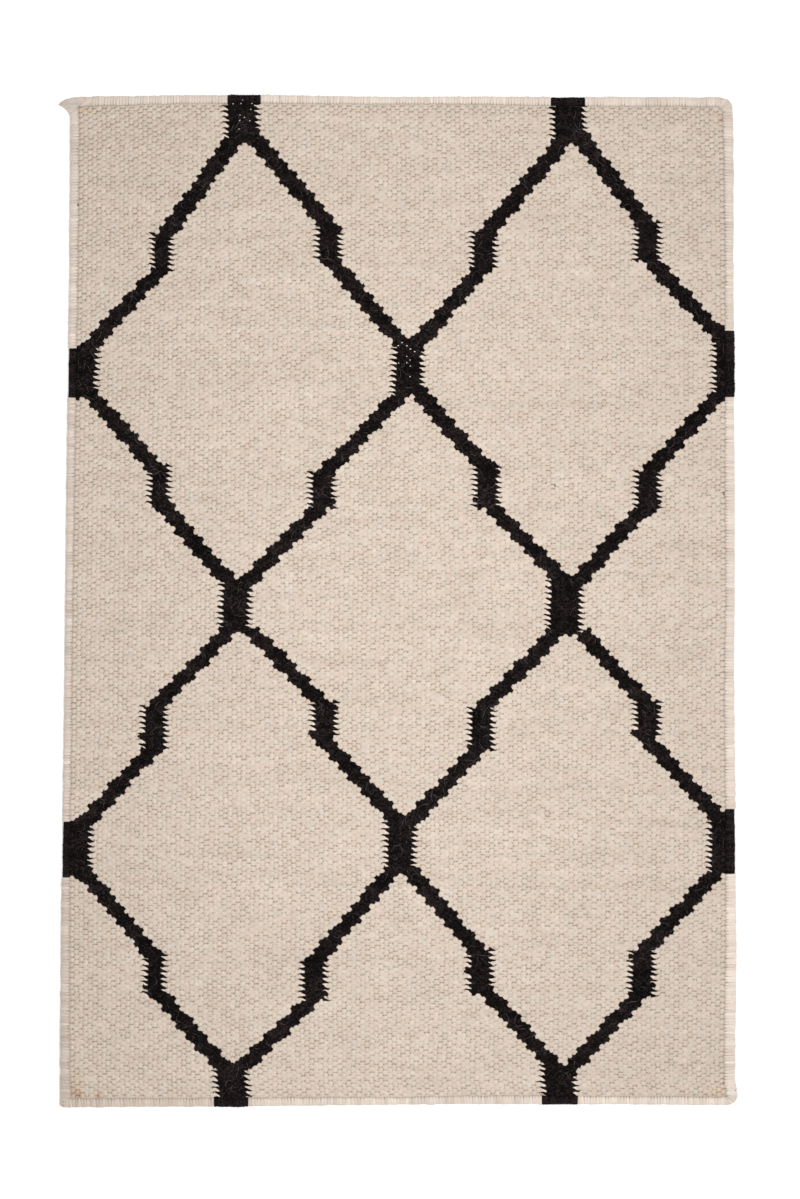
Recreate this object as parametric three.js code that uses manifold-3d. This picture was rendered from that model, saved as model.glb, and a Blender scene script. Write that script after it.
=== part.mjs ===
// Flat-woven wool rug with an overcast rim, lying flat. Millimetres, +Z up, length along Y.
import * as THREE from 'three';
import { LoftGeometry } from 'three/addons/geometries/LoftGeometry.js';
import { mergeVertices } from 'three/addons/utils/BufferGeometryUtils.js';
import Module from 'manifold-3d';

const wasm = await Module();
wasm.setup();

// Driving dimensions
const clothThickness = 4.5;
const rimThickness = 1.8;
const yarnThickness = 1.2;
const bandWidth = 8;
const crownWidth = 3;
const holeDepth = 0.6;
const blackProud = 0.8;
const gap = 0.3;
const reach = 1000;
const cornerSteps = 8;
const crownSteps = 6;

// The overcast yarn wraps the thin rim of the cloth, top, side and bottom
const rimBottom = yarnThickness + gap;
const rimTop = rimBottom + rimThickness;
const wrapTop = rimTop + gap + yarnThickness;

// Long edges: how far up the rug, and where its left and right edges lie there
const longEdges = [
  { up: 400, left: -293.4, right: 299.1 },
  { up: 300, left: -294.2, right: 298.7 },
  { up: 200, left: -295.5, right: 299.0 },
  { up: 100, left: -296.7, right: 299.7 },
  { up: 0, left: -297.7, right: 299.5 },
  { up: -60, left: -298.4, right: 298.9 },
  { up: -120, left: -299.3, right: 299.6 },
  { up: -200, left: -300.5, right: 300.8 },
  { up: -300, left: -301.7, right: 301.2 },
  { up: -400, left: -302.5, right: 300.7 },
];

// Short edges: how far across the rug, and where its top and bottom edges lie there
const shortEdges = [
  { across: -200, top: 450.6, bottom: -451.7 },
  { across: -120, top: 451.1, bottom: -450.8 },
  { across: -60, top: 450.1, bottom: -450.4 },
  { across: 0, top: 449.2, bottom: -449.8 },
  { across: 60, top: 449.6, bottom: -449.2 },
  { across: 120, top: 449.5, bottom: -449.5 },
  { across: 200, top: 449.6, bottom: -449.6 },
];

// Corners, anticlockwise from above: where the two edges would meet, which way the corner points,
// and how round it is at the outline and at the stitch line
const corners = {
  bottomRight: { x: 301.2, y: -450.0, sideways: 1, endways: -1, radius: 7, innerRadius: 0.5 },
  topRight: { x: 298.4, y: 448.8, sideways: 1, endways: 1, radius: 10.5, innerRadius: 4 },
  topLeft: { x: -293.3, y: 449.7, sideways: -1, endways: 1, radius: 13, innerRadius: 1 },
  bottomLeft: { x: -302.6, y: -452.3, sideways: -1, endways: -1, radius: 3, innerRadius: 0.5 },
};

// The stitches of the top left corner are pulled out to a tip, by two curves that meet there
corners.topLeft.pulled = {
  tip: new THREE.Vector2(-303.6, 441.2),
  above: new THREE.Vector2(-297.5, 449.4),
  below: new THREE.Vector2(-293.6, 439.6),
};

// Where the black bars of the pattern reach an edge: the run's name, its side, and its two ends along it
const blackRuns = [
  { name: 'top_left', side: 'top', from: -151.6, to: -121.3 },
  { name: 'top_right', side: 'top', from: 136.4, to: 166.7 },
  { name: 'right_upper', side: 'right', from: 185.5, to: 239.0 },
  { name: 'right_lower', side: 'right', from: -240.7, to: -188.1 },
  { name: 'bottom_right', side: 'bottom', from: 129.3, to: 160.5 },
  { name: 'bottom_left', side: 'bottom', from: -164.1, to: -133.7 },
  { name: 'left_lower', side: 'left', from: -246.1, to: -196.2 },
  { name: 'left_upper', side: 'left', from: 178.3, to: 227.4 },
];

// One corner of a contour, from the side before it to the side after it
function cornerPoints(corner, inset) {
  const share = Math.min(Math.max(inset / bandWidth, 0), 1);
  const radius = THREE.MathUtils.lerp(corner.radius, corner.innerRadius, share);
  const centreX = corner.x - corner.sideways * (inset + radius);
  const centreY = corner.y - corner.endways * (inset + radius);
  const diagonal = Math.atan2(corner.endways, corner.sideways);
  const points = [];
  for (let step = 0; step <= cornerSteps; step += 1) {
    const angle = diagonal + (step / cornerSteps - 0.5) * (Math.PI / 2);
    points.push(new THREE.Vector2(centreX + radius * Math.cos(angle), centreY + radius * Math.sin(angle)));
  }
  return points;
}

// The same corner where its stitches are pulled out: only the outer skin of the yarn follows the tip
function pulledPoints(corner, inset) {
  const points = cornerPoints(corner, inset);
  const { tip, above, below } = corner.pulled;
  const start = points[0];
  const end = points[cornerSteps];
  const upper = new THREE.QuadraticBezierCurve(start, above, tip).getPoints(cornerSteps / 2);
  const lower = new THREE.QuadraticBezierCurve(tip, below, end).getPoints(cornerSteps / 2);
  const skin = upper.concat(lower.slice(1));
  const pull = Math.max(1 - inset / yarnThickness, 0);
  return points.map((point, step) => point.lerp(skin[step], pull));
}

// The points of one side strictly between its two corners, smoothed through its table
function sidePoints(before, table, after) {
  const route = [before, ...table, after];
  const points = new THREE.SplineCurve(route).getPoints(2 * (route.length - 1));
  return points.slice(1, -1);
}

// The whole outline moved in by the inset, anticlockwise from above, as many points at every inset
function contour(inset) {
  const bottomRight = cornerPoints(corners.bottomRight, inset);
  const topRight = cornerPoints(corners.topRight, inset);
  const topLeft = pulledPoints(corners.topLeft, inset);
  const bottomLeft = cornerPoints(corners.bottomLeft, inset);
  const upward = [...longEdges].reverse();
  const leftward = [...shortEdges].reverse();
  const right = upward.map((row) => new THREE.Vector2(row.right - inset, row.up));
  const top = leftward.map((row) => new THREE.Vector2(row.across, row.top - inset));
  const left = longEdges.map((row) => new THREE.Vector2(row.left + inset, row.up));
  const bottom = shortEdges.map((row) => new THREE.Vector2(row.across, row.bottom + inset));
  return [
    ...bottomRight,
    ...sidePoints(bottomRight.at(-1), right, topRight[0]),
    ...topRight,
    ...sidePoints(topRight.at(-1), top, topLeft[0]),
    ...topLeft,
    ...sidePoints(topLeft.at(-1), left, bottomLeft[0]),
    ...bottomLeft,
    ...sidePoints(bottomLeft.at(-1), bottom, bottomRight[0]),
  ];
}

// A body whose skin passes through one contour of the rug for each row of a profile
function loftBody(profile, capped) {
  const sections = profile.map((row) => {
    return contour(row.inset).map((point) => new THREE.Vector3(point.x, point.y, row.height));
  });
  const loft = new LoftGeometry(sections, { capStart: capped, capEnd: capped });
  const geometry = new THREE.BufferGeometry();
  geometry.setAttribute('position', loft.getAttribute('position'));
  geometry.setIndex(loft.index);
  return mergeVertices(geometry);
}

// The cloth: full thickness inside the stitch line, and a thin rim under the overcasting
function clothGeometry() {
  const field = bandWidth + gap;
  const rim = yarnThickness + gap;
  return loftBody([
    { inset: field, height: 0 },
    { inset: field, height: rimBottom },
    { inset: rim, height: rimBottom },
    { inset: rim, height: rimTop },
    { inset: field, height: rimTop },
    { inset: field, height: clothThickness },
  ], true);
}

// The overcasting all the way round: a rounded crown outside and a slot for the rim inside
function overcastGeometry(proud) {
  const slotTop = wrapTop - yarnThickness;
  const profile = [{ inset: bandWidth, height: 0 }];
  for (let step = 0; step <= crownSteps; step += 1) {
    const angle = (step / crownSteps - 0.5) * Math.PI;
    profile.push({
      inset: crownWidth - (crownWidth + proud) * Math.cos(angle),
      height: (wrapTop / 2) * (1 + Math.sin(angle)),
    });
  }
  profile.push(
    { inset: bandWidth, height: wrapTop - holeDepth },
    { inset: bandWidth, height: slotTop },
    { inset: yarnThickness, height: slotTop },
    { inset: yarnThickness, height: yarnThickness },
    { inset: bandWidth, height: yarnThickness },
    { inset: bandWidth, height: 0 },
  );
  return loftBody(profile, false);
}

function toSolid(geometry) {
  return new wasm.Manifold(new wasm.Mesh({
    numProp: 3,
    vertProperties: new Float32Array(geometry.getAttribute('position').array),
    triVerts: new Uint32Array(geometry.index.array),
  }));
}

function toGeometry(solid) {
  const mesh = solid.getMesh();
  const geometry = new THREE.BufferGeometry();
  geometry.setAttribute('position', new THREE.BufferAttribute(mesh.vertProperties, 3));
  geometry.setIndex(new THREE.BufferAttribute(mesh.triVerts, 1));
  geometry.computeVertexNormals();
  return geometry;
}

// A tall box between two places across the rug and two up it, to cut one run out of the overcasting
function cutter(left, right, low, high) {
  const box = new THREE.BoxGeometry(right - left, high - low, reach);
  box.translate((left + right) / 2, (low + high) / 2, 0);
  box.deleteAttribute('normal');
  box.deleteAttribute('uv');
  return toSolid(mergeVertices(box));
}

// The box over a straight stretch of one side
function sideCutter(side, from, to) {
  const boxes = {
    top: () => cutter(from, to, 0, reach),
    right: () => cutter(0, reach, from, to),
    bottom: () => cutter(from, to, -reach, 0),
    left: () => cutter(-reach, 0, from, to),
  };
  return boxes[side]();
}

const creamCloth = new THREE.MeshStandardMaterial({ color: 0xd9cabb, roughness: 0.95, metalness: 0 });
const creamYarn = new THREE.MeshStandardMaterial({ color: 0xdfd1c4, roughness: 0.95, metalness: 0 });
const blackYarn = new THREE.MeshStandardMaterial({ color: 0x1c1616, roughness: 0.95, metalness: 0 });

function piece(name, geometry, material) {
  const mesh = new THREE.Mesh(geometry, material);
  mesh.name = name;
  return mesh;
}

const rug = new THREE.Group();
rug.add(piece('woven_panel', clothGeometry(), creamCloth));

// Black runs, at their full length
const blackWrap = toSolid(overcastGeometry(blackProud));
for (const run of blackRuns) {
  const solid = blackWrap.intersect(sideCutter(run.side, run.from, run.to));
  rug.add(piece(`edge_black_${run.name}`, toGeometry(solid), blackYarn));
}

// Cream runs between the two black runs of each side, cut short so that they stay clear of them
const creamWrap = toSolid(overcastGeometry(0));
const ends = {};
for (const side of ['top', 'right', 'bottom', 'left']) {
  const runs = blackRuns.filter((run) => run.side === side).sort((one, other) => one.from - other.from);
  const [low, high] = runs;
  const solid = creamWrap.intersect(sideCutter(side, low.to + gap, high.from - gap));
  rug.add(piece(`edge_cream_${side}`, toGeometry(solid), creamYarn));
  ends[side] = { low: low.from - gap, high: high.to + gap };
}

// Cream runs round the corners, each out to the black run nearest to it on either side
const cornerRuns = [
  { name: 'bottom_right', box: [ends.bottom.high, reach, -reach, ends.right.low] },
  { name: 'top_right', box: [ends.top.high, reach, ends.right.high, reach] },
  { name: 'top_left', box: [-reach, ends.top.low, ends.left.high, reach] },
  { name: 'bottom_left', box: [-reach, ends.bottom.low, -reach, ends.left.low] },
];
for (const run of cornerRuns) {
  const solid = creamWrap.intersect(cutter(...run.box));
  rug.add(piece(`edge_cream_corner_${run.name}`, toGeometry(solid), creamYarn));
}

// The origin is the middle of the rug's box, on the surface that it lies on
const middle = new THREE.Box3().setFromObject(rug).getCenter(new THREE.Vector3());
rug.position.set(-middle.x, -middle.y, 0);

export default rug;
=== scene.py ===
"""A flat-woven wool rug, cream with a black trellis, its rim overcast in the same two wools, lying flat.

Sizes are millimetres in the rug's own drawing, X across it and Y along it, and become metres in
new_piece. The floor and the lamps are in metres.
"""
import math

import bpy
import numpy as np
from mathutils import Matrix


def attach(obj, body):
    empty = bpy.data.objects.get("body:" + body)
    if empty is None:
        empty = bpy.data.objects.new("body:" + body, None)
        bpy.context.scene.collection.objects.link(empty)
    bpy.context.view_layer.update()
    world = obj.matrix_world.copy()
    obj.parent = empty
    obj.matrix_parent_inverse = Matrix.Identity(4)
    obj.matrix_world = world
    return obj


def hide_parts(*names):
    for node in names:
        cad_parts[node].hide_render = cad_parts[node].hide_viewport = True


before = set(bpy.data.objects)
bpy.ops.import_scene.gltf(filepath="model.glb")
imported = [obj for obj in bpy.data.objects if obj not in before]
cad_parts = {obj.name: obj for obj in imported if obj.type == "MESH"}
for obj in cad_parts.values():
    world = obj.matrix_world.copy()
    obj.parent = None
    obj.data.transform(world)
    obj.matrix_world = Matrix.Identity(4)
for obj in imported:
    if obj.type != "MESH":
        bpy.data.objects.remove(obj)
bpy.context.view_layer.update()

MM = 0.001

# The middle of the rug's box in its drawing, which is where the frame has its origin
BOX_MIDDLE = np.array([-0.872, -0.202, 0.0])

# Seeds of the random draws
SEEDS = dict(
    sway=(11, 12), ripple=(13, 14), long_bands=15, short_bands=17, face=21, back=22, hairs=31,
    black_runs=100, cream_runs=200, cream_corners=300,
)

# Weave: warps across the rug and weft bumps along each warp, the pitch of both, the cloth's thickness,
# and how far the bumps stand out on the face and on the back
WARPS = 142
ROWS = 183
WARP_PITCH = 4.11
BUMP_PITCH = 4.83
CLOTH = 4.5
RELIEF = 1.5
BACK_RELIEF = 0.9

# How many strips the cloth is cut into, only to keep each mesh light
STRIPS = 5

# A first guess at the cloth's width, from which each warp's place is found
FIRST_WIDTH = 580.0

# Waves of the warps and rows: of how many sines, how high the long ones are across and along the rug, how
# high the short ones, the wavelengths of both, and how steeply they fade towards the rim
SINES = 7
SWAY = (0.55, 1.1)
RIPPLE = 0.28
SWAY_LENGTHS = ((60.0, 240.0), (70.0, 260.0))
RIPPLE_LENGTHS = (9.0, 40.0)
FADE = (12, 20)

# A bump of the face: heights as shares of the relief. The dash between two bumps of one warp and the
# pits at its ends lie the higher the more the two bumps have shut: least, and what is added. Next to the
# rim they have shut less.
SHOULDER = 0.92
SADDLE = 0.62
DASH = (0.22, 0.38)
PIT = (0.06, 0.42)
RIM_SHUT = 0.3
HIGHEST = 1.1

# How far crowns press the lines beside them outwards, in warps
ZIGZAG = 0.2

# The back's dash and the valley between two warps, as shares of its relief
BACK_DASH = 0.4
BACK_VALLEY = 0.45

# Unevenness of a bump's place, of a dash's bend and of each grid point, in bumps, and of heights, as
# shares of the relief
BUMP_NUDGE = 0.05
DASH_BEND = 0.1
POINT_NUDGE = 0.08
BUMP_GAIN = 0.05
POINT_ROUGH = 0.12
PIT_ROUGH = 0.2

# How light a bump is: its own share of that, its weft's share, and how many warps the weft's drifts over
OWN_TONE = 0.8
WEFT_TONE = 0.6
DRIFT_LENGTH = 24

# Teeth, where both wools share a warp beside an upright, in bumps: half the black wedge's height at its
# root on the right and on the left of the upright, and at its tip, how far it falls to the right, and how
# far across the warp lines the wedge's tip and the cream lumps between two wedges reach
TOOTH_ROOT = (0.46, 0.37)
TOOTH_TIP = 0.09
TOOTH_FALL = 0.3
TIP_REACH = 0.5
LUMP_REACH = 0.28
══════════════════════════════
Exercise objective:
Reproduce exactly the lines from the line with "on either side" to the line with "obj.parent = empty", both end lines included.

The result:
// Cream runs round the corners, each out to the black run nearest to it on either side
const cornerRuns = [
  { name: 'bottom_right', box: [ends.bottom.high, reach, -reach, ends.right.low] },
  { name: 'top_right', box: [ends.top.high, reach, ends.right.high, reach] },
  { name: 'top_left', box: [-reach, ends.top.low, ends.left.high, reach] },
  { name: 'bottom_left', box: [-reach, ends.bottom.low, -reach, ends.left.low] },
];
for (const run of cornerRuns) {
  const solid = creamWrap.intersect(cutter(...run.box));
  rug.add(piece(`edge_cream_corner_${run.name}`, toGeometry(solid), creamYarn));
}

// The origin is the middle of the rug's box, on the surface that it lies on
const middle = new THREE.Box3().setFromObject(rug).getCenter(new THREE.Vector3());
rug.position.set(-middle.x, -middle.y, 0);

export default rug;
=== scene.py ===
"""A flat-woven wool rug, cream with a black trellis, its rim overcast in the same two wools, lying flat.

Sizes are millimetres in the rug's own drawing, X across it and Y along it, and become metres in
new_piece. The floor and the lamps are in metres.
"""
import math

import bpy
import numpy as np
from mathutils import Matrix


def attach(obj, body):
    empty = bpy.data.objects.get("body:" + body)
    if empty is None:
        empty = bpy.data.objects.new("body:" + body, None)
        bpy.context.scene.collection.objects.link(empty)
    bpy.context.view_layer.update()
    world = obj.matrix_world.copy()
    obj.parent = empty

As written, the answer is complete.